Immigration officials failed to sufficiently screen the visa application that allowed San Bernardino attacker Tafsheen Malik into the country, according to House Judiciary Committee Chairman Bob Goodlatte, R-Va.
Goodlatte said he reviewed Malik’s immigration file, which the State Department has refused to make public.
“It is clear that immigration officials did not thoroughly vet her application,” Goodlatte said in a statement issued on Saturday.
Malik, a Pakistani national, arrived in the United States last year on a fiancé visa. After being allowed into the country, she married American Syed Rizwan Farook. On Dec. 2, the couple committed the attack that killed 14 people in San Bernardino, Calif.
“In order to obtain a fiance visa, it is required to demonstrate proof that the U.S. citizen and the foreign national have met in person,” Goodlatte said. “However, Malik’s immigration file does not show sufficient evidence for this requirement. What is worse, the immigration official reviewing Malik’s application requested more evidence to ensure the two met in person, but it was never provided and her visa was approved anyway.”
Goodlatte’s announcement will increase pressure in Congress to tighten the screening of visa applications of foreigners seeking to enter the U.S.

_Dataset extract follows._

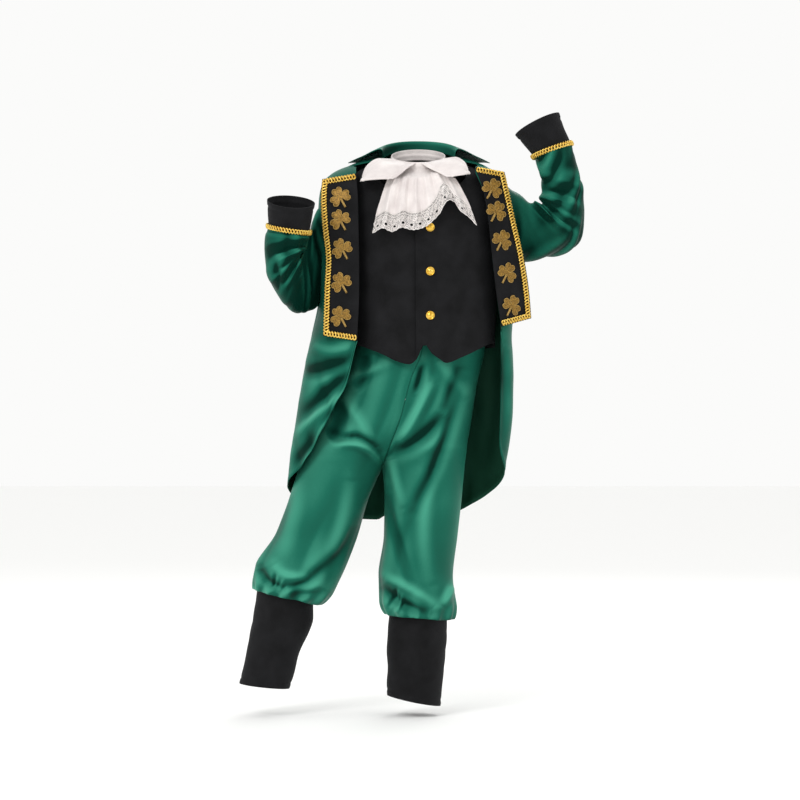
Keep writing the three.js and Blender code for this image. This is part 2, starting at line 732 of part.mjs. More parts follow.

“Visa security is critical to national security, and it’s unacceptable that U.S. Citizenship and Immigration Services did not fully vet Malik’s application and instead sloppily approved her visa,” Goodlatte said. He said the House Judiciary Committee is working on a bill to “strengthen visa processing security.”
Goodlatte said the only proof that Malik and Farook gave immigration officials for having met in person is Farook’s statement that they had been together in Saudi Arabia and “copies of pages from their passports, containing visas to enter Saudi Arabia and stamps in Arabic.”
The immigration officials reviewing Malik’s application asked for the passport stamps to be translated into English to confirm that the two were in Saudi Arabia at the same time. But the file shows no such translation, Goodlatte said.
The House Judiciary Committee had the passport stamps translated and found that Malik entered Saudi Arabia around June 4, 2013. Her exit stamp was only partially legible and the translator could not determine when she left Saudi Arabia, Goodlatte said. Farook’s stamps show he was in Saudi Arabia between Oct. 1, 2013 and about Oct. 20, 2013.
“Additionally,” according to Goodlatte, “Malik’s Saudi Arabian visa was good for only 60 days, so this would cast doubt on the claim that the two were in Saudi Arabia at the same time. However, even if Farook and Malik were in Saudi Arabia at the same time, this does not provide evidence that they met in person.”
The State Department has refused to make Malik’s immigration file public, despite the fact that she was killed in a shootout with law enforcement.
“Visa records are confidential under U.S. law — whether the individual is deceased or not has no bearing on that,” State Department spokeswoman Beth Finan said in response to a request for the file from the California-based McClatchy publishing company. “It is the record that is protected, not the individual’s privacy.”